# Information supplied:
○ ○ ○

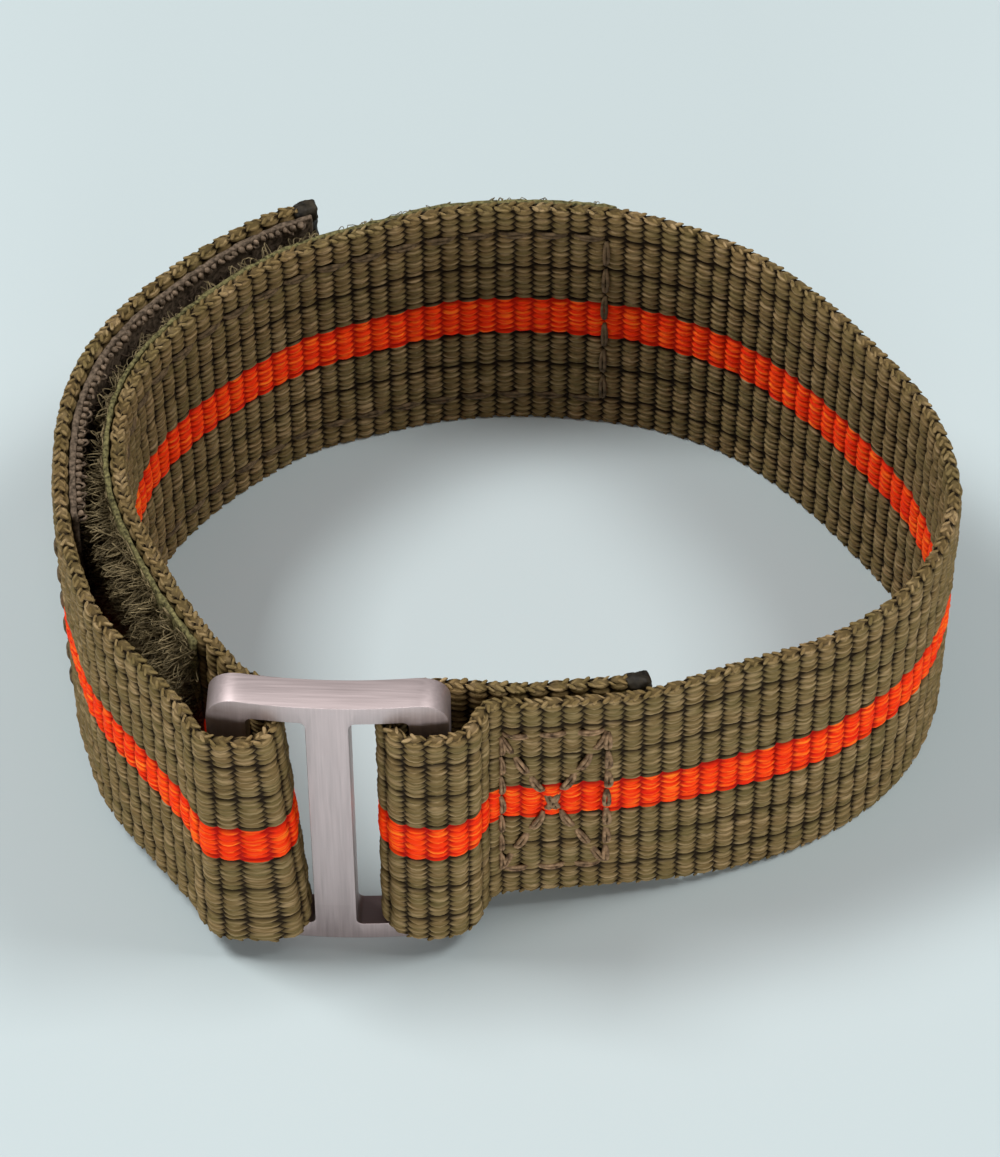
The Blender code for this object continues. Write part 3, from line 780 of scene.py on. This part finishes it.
def stitchBox(low, high, bottom, top, length, crossed):
    corners = ((low, bottom), (high, bottom), (high, top), (low, top))
    lines = list(zip(corners, corners[1:] + corners[:1]))
    if crossed:
        lines += [(corners[0], corners[2]), (corners[1], corners[3])]
    return [stitch for start, end in lines for stitch in stitchLine(start, end, length)]


def boxStitches(low, high):
    return stitchBox(low, high, sewing["boxLow"], sewing["boxHigh"], sewing["length"], True)


def tapeStitches(low, high):
    return stitchBox(low, high, sewing["rowLow"], sewing["rowHigh"], sewing["tapeLength"], False)


# The tapes, in millimetres: a woven ground, with a pile of fine loops on one and rows of hooks on the
# other. Low and high are above the strap's lower edge, and the ground lies from and to a distance out
# from the middle of the webbing. The height of a loop or hook is how far it stands out from the ground.

tapes = {
    "low": 0.30,
    "high": 19.70,
    "groundFrom": 0.60,
    "loopGroundTo": 0.95,
    "hookGroundTo": 1.00,
    "groundStep": 0.45,
    "groundRows": 28,
    "groundSoftEdge": 0.12,
    "groundUneven": (0.32, 0.24),
    "hookRadius": 0.055,
    "hookHeight": (0.44, 0.54),
    "hookSpread": (0.18, 0.26),
    "hookPitch": (0.95, 0.72),
    "hookTurn": 0.35,
    "hookReach": 2.45,
    "beadSize": (0.21, 0.24, 0.21),
    "beadPitch": 0.60,
    "beadInset": 0.26,
    "beadProud": 0.15,
    "beadUneven": (0.45, 0.30),
    "edgeLoopInset": 0.75,
    "edgeLoopPitch": 0.95,
    "edgeLoopHeight": (0.45, 0.80),
    "edgeLoopSpread": (0.18, 0.30),
    "edgeLoopRadius": 0.105,
    "edgeLoopPressed": 0.6,
}

# Pile: each patch's start and end along the route, its bottom and top, loops per square millimetre, how
# high they stand, and over what width they grow shorter towards the patch's edge

wholeTape = (route["loopTapeFrom"], route["loopTapeTo"])
pile = {
    "loopTapePile": (*wholeTape, 0.5, 19.1, 3.8, (0.22, 0.50), None),
    "loopTapeUpperFringe": (*wholeTape, 18.8, 19.2, 10.0, (0.10, 0.24), None),
    "loopTapeLoosePile": (138.57, wholeTape[1], 6.0, 19.0, 6.0, (0.70, 2.10), 5.0),
    "loopTapeLiftedPile": (115.57, 138.57, 11.0, 19.1, 6.5, (0.45, 1.10), 4.0),
}

pileLoops = {
    "radius": 0.034,
    "spread": (0.14, 0.42),
    "lean": 0.45,
    "tufts": (2.3, 1.1),
    "turn": 0.7,
    "turnBetween": (0.2, 19.9),
    "turnWithin": 0.8,
    "leanBetween": (0.45, 19.7),
    "edgeHeight": 0.3,
}


def ground(name, low, high, outTo, material):  # the woven ground of a tape, flat
    length, height = high - low, tapes["high"] - tapes["low"]
    bpy.ops.mesh.primitive_grid_add(x_subdivisions=round(length / tapes["groundStep"]),
                                    y_subdivisions=tapes["groundRows"], size=1.0,
                                    rotation=(math.radians(90.0), 0.0, 0.0))
    made = bpy.context.object
    made.name = name
    placeInMesh(made)
    made.scale = (length * mm, 1.0, height * mm)
    made.location = ((low + high) / 2.0 * mm, 0.0, (tapes["low"] + tapes["high"]) / 2.0 * mm)
    placeInMesh(made)
    thick = made.modifiers.new("thickness", "SOLIDIFY")
    thick.thickness = (outTo - tapes["groundFrom"]) * mm
    thick.offset = 0.0
    softEdge = made.modifiers.new("soft edges", "BEVEL")
    softEdge.width = tapes["groundSoftEdge"] * mm
    softEdge.segments = 3
    softEdge.limit_method = "ANGLE"
    softEdge.angle_limit = math.radians(50)
    roughen(made, *tapes["groundUneven"])
    applyAll(made)
    co = places(made)
    co[:, 1] -= (outTo + tapes["groundFrom"]) / 2.0 * mm
    setPlaces(made, co)
    made.data.materials.append(material)
    pick(made)
    bpy.ops.object.shade_smooth()
    return made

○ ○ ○

Restate the whole of the material exactly.

# Answer for the task:
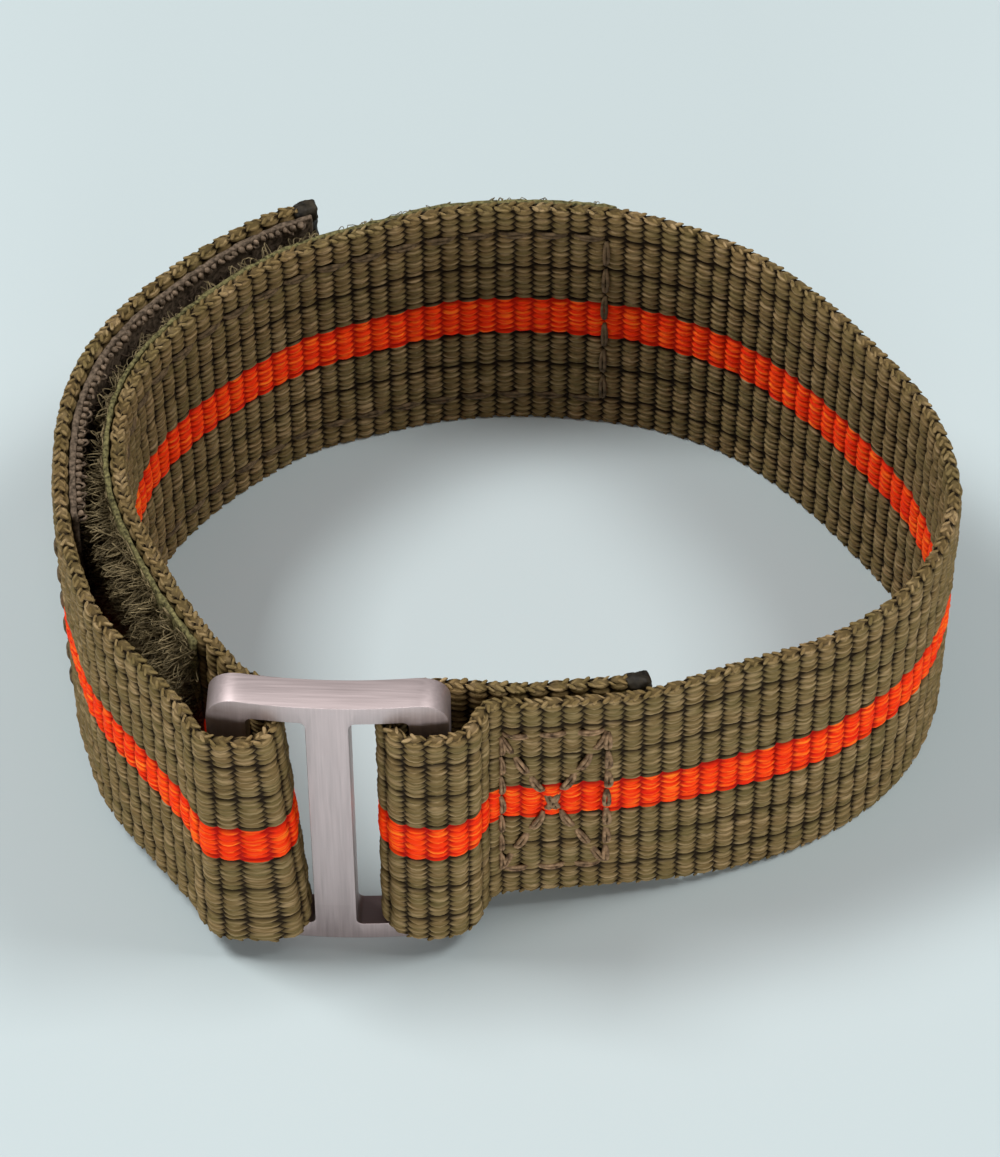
The Blender code for this object continues. Write part 3, from line 780 of scene.py on. This part finishes it.
def stitchBox(low, high, bottom, top, length, crossed):
    corners = ((low, bottom), (high, bottom), (high, top), (low, top))
    lines = list(zip(corners, corners[1:] + corners[:1]))
    if crossed:
        lines += [(corners[0], corners[2]), (corners[1], corners[3])]
    return [stitch for start, end in lines for stitch in stitchLine(start, end, length)]


def boxStitches(low, high):
    return stitchBox(low, high, sewing["boxLow"], sewing["boxHigh"], sewing["length"], True)


def tapeStitches(low, high):
    return stitchBox(low, high, sewing["rowLow"], sewing["rowHigh"], sewing["tapeLength"], False)


# The tapes, in millimetres: a woven ground, with a pile of fine loops on one and rows of hooks on the
# other. Low and high are above the strap's lower edge, and the ground lies from and to a distance out
# from the middle of the webbing. The height of a loop or hook is how far it stands out from the ground.

tapes = {
    "low": 0.30,
    "high": 19.70,
    "groundFrom": 0.60,
    "loopGroundTo": 0.95,
    "hookGroundTo": 1.00,
    "groundStep": 0.45,
    "groundRows": 28,
    "groundSoftEdge": 0.12,
    "groundUneven": (0.32, 0.24),
    "hookRadius": 0.055,
    "hookHeight": (0.44, 0.54),
    "hookSpread": (0.18, 0.26),
    "hookPitch": (0.95, 0.72),
    "hookTurn": 0.35,
    "hookReach": 2.45,
    "beadSize": (0.21, 0.24, 0.21),
    "beadPitch": 0.60,
    "beadInset": 0.26,
    "beadProud": 0.15,
    "beadUneven": (0.45, 0.30),
    "edgeLoopInset": 0.75,
    "edgeLoopPitch": 0.95,
    "edgeLoopHeight": (0.45, 0.80),
    "edgeLoopSpread": (0.18, 0.30),
    "edgeLoopRadius": 0.105,
    "edgeLoopPressed": 0.6,
}

# Pile: each patch's start and end along the route, its bottom and top, loops per square millimetre, how
# high they stand, and over what width they grow shorter towards the patch's edge

wholeTape = (route["loopTapeFrom"], route["loopTapeTo"])
pile = {
    "loopTapePile": (*wholeTape, 0.5, 19.1, 3.8, (0.22, 0.50), None),
    "loopTapeUpperFringe": (*wholeTape, 18.8, 19.2, 10.0, (0.10, 0.24), None),
    "loopTapeLoosePile": (138.57, wholeTape[1], 6.0, 19.0, 6.0, (0.70, 2.10), 5.0),
    "loopTapeLiftedPile": (115.57, 138.57, 11.0, 19.1, 6.5, (0.45, 1.10), 4.0),
}

pileLoops = {
    "radius": 0.034,
    "spread": (0.14, 0.42),
    "lean": 0.45,
    "tufts": (2.3, 1.1),
    "turn": 0.7,
    "turnBetween": (0.2, 19.9),
    "turnWithin": 0.8,
    "leanBetween": (0.45, 19.7),
    "edgeHeight": 0.3,
}


def ground(name, low, high, outTo, material):  # the woven ground of a tape, flat
    length, height = high - low, tapes["high"] - tapes["low"]
    bpy.ops.mesh.primitive_grid_add(x_subdivisions=round(length / tapes["groundStep"]),
                                    y_subdivisions=tapes["groundRows"], size=1.0,
                                    rotation=(math.radians(90.0), 0.0, 0.0))
    made = bpy.context.object
    made.name = name
    placeInMesh(made)
    made.scale = (length * mm, 1.0, height * mm)
    made.location = ((low + high) / 2.0 * mm, 0.0, (tapes["low"] + tapes["high"]) / 2.0 * mm)
    placeInMesh(made)
    thick = made.modifiers.new("thickness", "SOLIDIFY")
    thick.thickness = (outTo - tapes["groundFrom"]) * mm
    thick.offset = 0.0
    softEdge = made.modifiers.new("soft edges", "BEVEL")
    softEdge.width = tapes["groundSoftEdge"] * mm
    softEdge.segments = 3
    softEdge.limit_method = "ANGLE"
    softEdge.angle_limit = math.radians(50)
    roughen(made, *tapes["groundUneven"])
    applyAll(made)
    co = places(made)
    co[:, 1] -= (outTo + tapes["groundFrom"]) / 2.0 * mm
    setPlaces(made, co)
    made.data.materials.append(material)
    pick(made)
    bpy.ops.object.shade_smooth()
    return made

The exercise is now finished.